As I wrote to my friend and colleague who had spotted the OUPE tweet and forwarded it to me:
From out of nowhere, really, that OUP should suddenly bring forward that quote of all quotes from Mill. Wondrous that you even saw it and thank you for sending it along. I have now added my own tweet to the rest. The destructiveness of Keynesian economics ought to be perfectly evident everywhere except that it’s not. Sad and yet funny that virtually no one today can even work out what Mill had meant even though it had been the universal view of every economist right up to the publication date of the General Theory. And I don’t mean that people disagree with Mill. I mean that no one can even explain why Mill and all of his contemporaries thought this was true so just end up befuddled but leave it alone.
Need I add that Leslie Stephen thought that Mill’s Fourth Proposition was “the best test of a sound economist”? Well, of course I don’t need to, but I will, and also add that Stephen was right and it is.
LET ME ALSO ADD THIS: From The Oz today, via David Uren:
“Average household incomes have not improved significantly since the global financial crisis in 2008-09.”
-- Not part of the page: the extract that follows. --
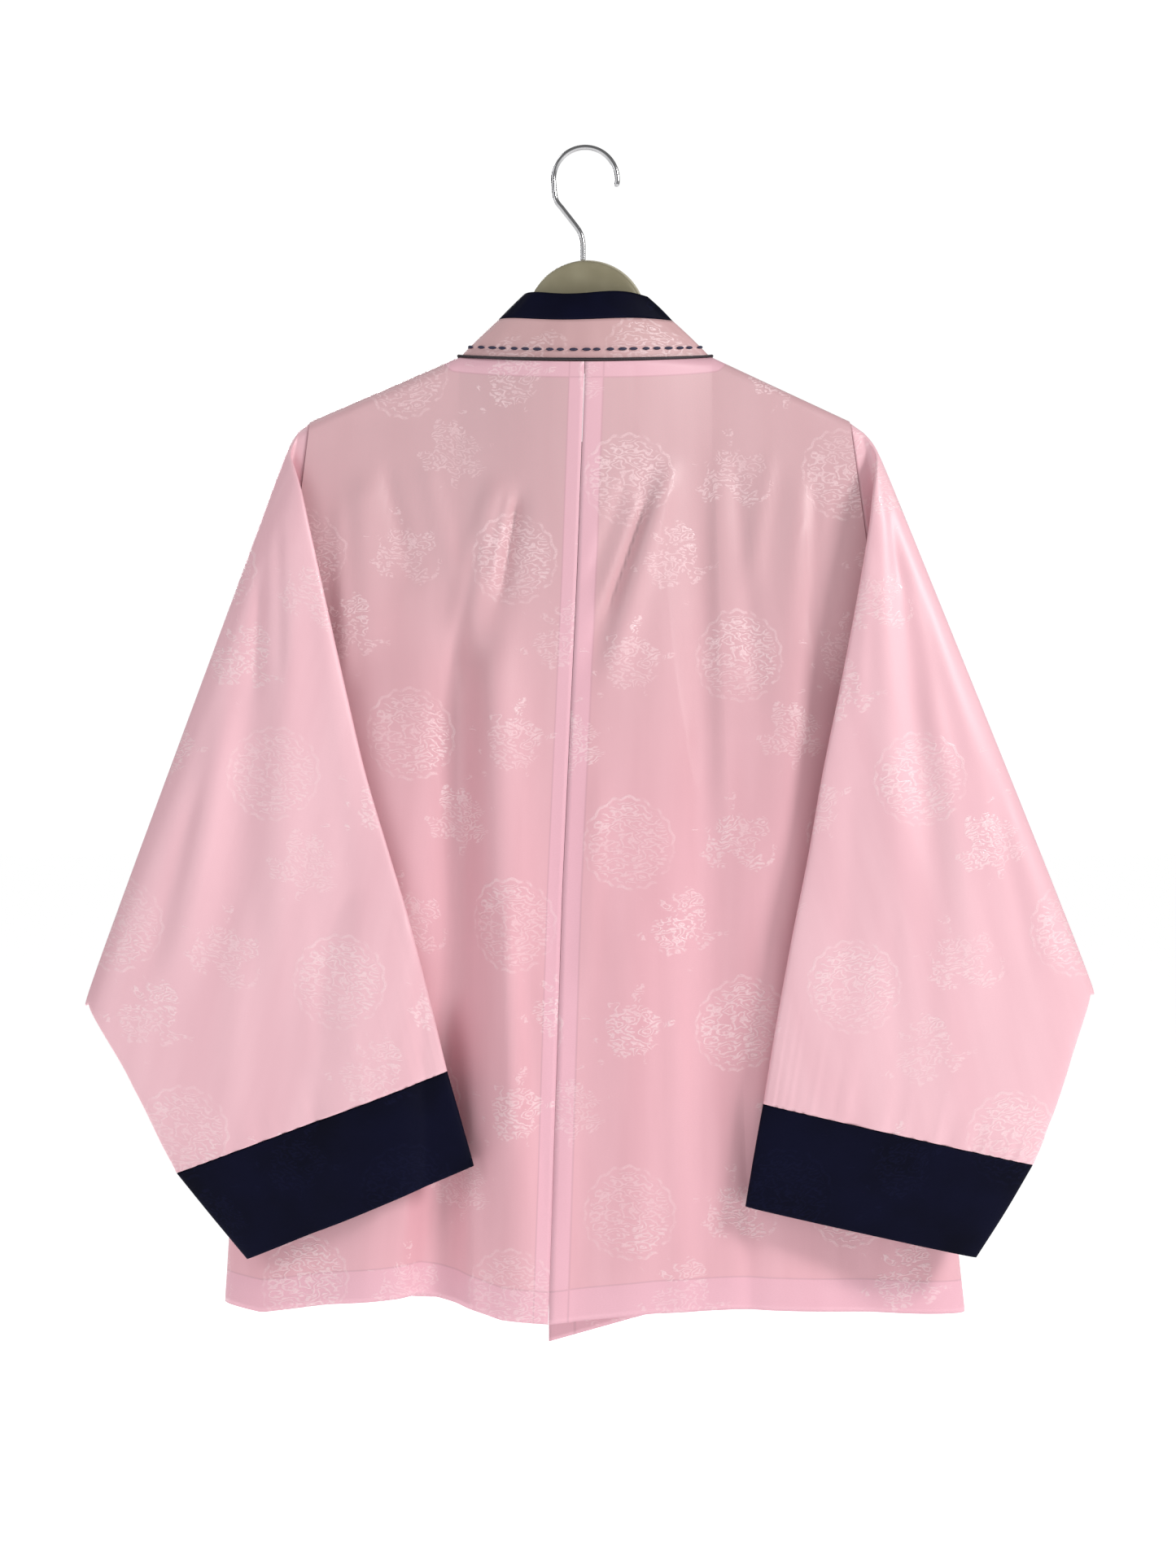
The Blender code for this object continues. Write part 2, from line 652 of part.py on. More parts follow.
def make_hanger(material):
    half = RIDGE_RADIUS - CLOTH - HANGER_ROOM
    hump = np.linspace(0.0, HUMP_HALF_WIDTH - 0.0005, 9)
    arm = np.array([0.044, 0.052, 0.070, 0.085, 0.094, 0.104, 0.125, 0.150, 0.175, HANGER_TIP])
    stations = np.concatenate([hump, arm])
    stations = np.concatenate([-stations[:0:-1], stations])
    rings = []
    angle = 2.0 * math.pi * (np.arange(HANGER_RING) + 0.5) / HANGER_RING
    for x in stations:
        top, low = float(hanger_top(np.float64(x))), float(hanger_low(x))
        thick = half if abs(x) > 0.10 else NECK_ARM_HALF
        straight = max((top - low) / 2 - thick, 0.0)
        y = thick * np.cos(angle)
        z = (top + low) / 2 + thick * np.sin(angle) + np.sign(np.sin(angle)) * straight
        rings.append(np.stack([np.full(HANGER_RING, x), y, z], axis=-1))
    add_mesh("hanger_body", *close_rod(np.array(rings)), material)


def make_hook(material):
    stem = [(x * MM, 0.0, z * MM) for x, z in WIRE]
    angles = np.radians(np.linspace(HOOK_START, HOOK_END, HOOK_STEPS))
    middle = WIRE_RADIUS - HOOK_RADIUS
    bend = [(HOOK_RADIUS * math.cos(a), 0.0, middle + HOOK_RADIUS * math.sin(a)) for a in angles]
    rings = round_rod(stem + bend, WIRE_RADIUS, WIRE_SIDES)
    add_mesh("hanger_hook", *close_rod(rings), material)


def main():
    for thing in list(bpy.data.objects):
        bpy.data.objects.remove(thing, do_unlink=True)
    cloth = make_material("pink_brocade", PINK, 0.45)
    dark = make_material("navy_satin", NAVY, 0.5)
    plastic = make_material("hanger_plastic", SHELL_GREY, 0.4)
    wire = make_material("hook_chrome", CHROME, 0.2, 1.0)
    make_body(cloth)
    make_sleeve("sleeve_left", "cuff_left", -1, LEFT_SLEEVE, LEFT_CUFF,
                LEFT_SLEEVE_FOLDS, cloth, dark)
    make_sleeve("sleeve_right", "cuff_right", 1, RIGHT_SLEEVE, RIGHT_CUFF,
                RIGHT_SLEEVE_FOLDS, cloth, dark)
    make_collar(cloth, dark)
    make_hanger(plastic)
    make_hook(wire)


main()
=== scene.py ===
# %% [markdown]
# # A hanbok jacket on its hanger
# The jacket hangs by its hanger and shows its back. Each piece of cloth is one grid of points
# that numpy works out from a formula, so a fold is a term in the formula and can be moved by
# changing one row of a table. Solidify then gives the grid its thin wall.

# %% Frame
import math

import bpy
import numpy as np
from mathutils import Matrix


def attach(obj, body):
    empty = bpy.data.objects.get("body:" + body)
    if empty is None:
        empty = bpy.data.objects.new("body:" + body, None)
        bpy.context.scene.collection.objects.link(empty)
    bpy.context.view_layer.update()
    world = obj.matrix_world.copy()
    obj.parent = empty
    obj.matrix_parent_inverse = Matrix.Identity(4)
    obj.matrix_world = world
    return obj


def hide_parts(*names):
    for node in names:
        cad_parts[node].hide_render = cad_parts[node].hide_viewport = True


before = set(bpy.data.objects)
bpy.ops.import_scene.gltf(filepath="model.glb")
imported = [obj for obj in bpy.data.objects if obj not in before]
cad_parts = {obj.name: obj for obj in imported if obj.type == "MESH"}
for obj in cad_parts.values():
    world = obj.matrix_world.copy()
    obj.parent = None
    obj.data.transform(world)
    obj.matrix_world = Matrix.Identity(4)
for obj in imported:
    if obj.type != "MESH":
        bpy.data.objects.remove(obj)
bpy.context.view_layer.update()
MM = 0.001

# %% [markdown]
# ## Camera
# The photograph looks straight at the back, from about two metres away and level with the
# middle of the jacket. A level camera keeps the side seams upright, so it isn't tilted: the
# picture's height is set by the lens alone.

# %% Camera
CAMERA_DISTANCE = 2.0
PICTURE_HEIGHT = 1.156          # metres of jacket plane that the picture shows, top to bottom
BACK_PLANE_Y = -0.040           # the plane of the sleeves, which the scale is true for
CAMERA_X, CAMERA_Z = 0.0021, -0.4767
SENSOR = 36.0

camera_data = bpy.data.cameras.new("camera")
camera_data.sensor_width = SENSOR
camera_data.lens = SENSOR * CAMERA_DISTANCE / PICTURE_HEIGHT
camera = bpy.data.objects.new("camera", camera_data)
camera.location = (CAMERA_X, BACK_PLANE_Y - CAMERA_DISTANCE, CAMERA_Z)
camera.rotation_euler = (math.radians(90), 0, 0)
bpy.context.scene.collection.objects.link(camera)
bpy.context.scene.camera = camera
print("lens in mm:", round(camera_data.lens, 1))

# %% [markdown]
# ## The shape of the body
# Four panels share one surface. Its outline is the shoulder line and the two sides, and its
# depth is a flat oval that gets a little deeper towards the hem, as cloth does when it hangs
# from a thin hanger. The folds are added to the depth.

# %% Sizes of the body
NECK_HALF_WIDTH, NECK_Z, BACK_NECK_DROP = 0.095, -0.157, 0.0066
TIP_Z, UNDERARM_Z, HEM_Z = -0.205, -0.445, -0.870
RIDGE_RADIUS, NECK_DEPTH, NECK_ROUND = 0.0085, 0.030, 0.57
HANG_DEPTH, HANG_LENGTH, FLARE, STAND_LENGTH = 0.026, 0.25, 0.014, 0.12
ARMHOLE_SWELL, LAP, SEAM_GAP = 0.009, 0.0055, 0.0003
LEFT_FRONT_EDGE, RIGHT_FRONT_EDGE, NECKLINE_SLOPE = 0.045, -0.028, 1.88

# Height and x of each line, in millimetres
LEFT_SIDE = ((-205, -206), (-445, -233), (-650, -256), (-870, -270))
RIGHT_SIDE = ((-205, 198), (-445, 229), (-650, 260), (-870, 284))
BACK_SEAM = ((-157, 0), (-320, -6), (-560, -17), (-870, -27))
# x and height of each hem, in millimetres
BACK_HEM = ((-270, -864), (-240, -869), (-190, -861), (-125, -855), (-95, -861), (-62, -871),
            (-26, -874), (50, -866), (110, -864), (200, -868), (284, -872))
LEFT_FRONT_HEM = ((-270, -864), (-150, -868), (45, -874))
RIGHT_FRONT_HEM = ((-28, -905), (57, -881), (120, -874), (284, -872))


def along_table(rows, at):
    """The second column where the first column is at, straight between the rows."""
    rows = sorted(rows)
    keys = np.array([row[0] for row in rows]) * MM
    values = np.array([row[1] for row in rows]) * MM
    return np.interp(at, keys, values)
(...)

We are talking about a decade in which real incomes have not risen and during which the unemployment rate has hardly budged. I wrote this in 2008 (and published Feb 2009).
What is potentially catastrophic would be to try to spend our way to recovery. The recession that will follow will be deep, prolonged and potentially take years to overcome.
Mill’s fourth proposition is pure macro (or theory of the business cycle if you want to think in classical terms). You cannot generate a recovery from the demand side is how you might say it today. In the 82 years since The General Theory was published there has not been a single instance where this has been shown to be untrue.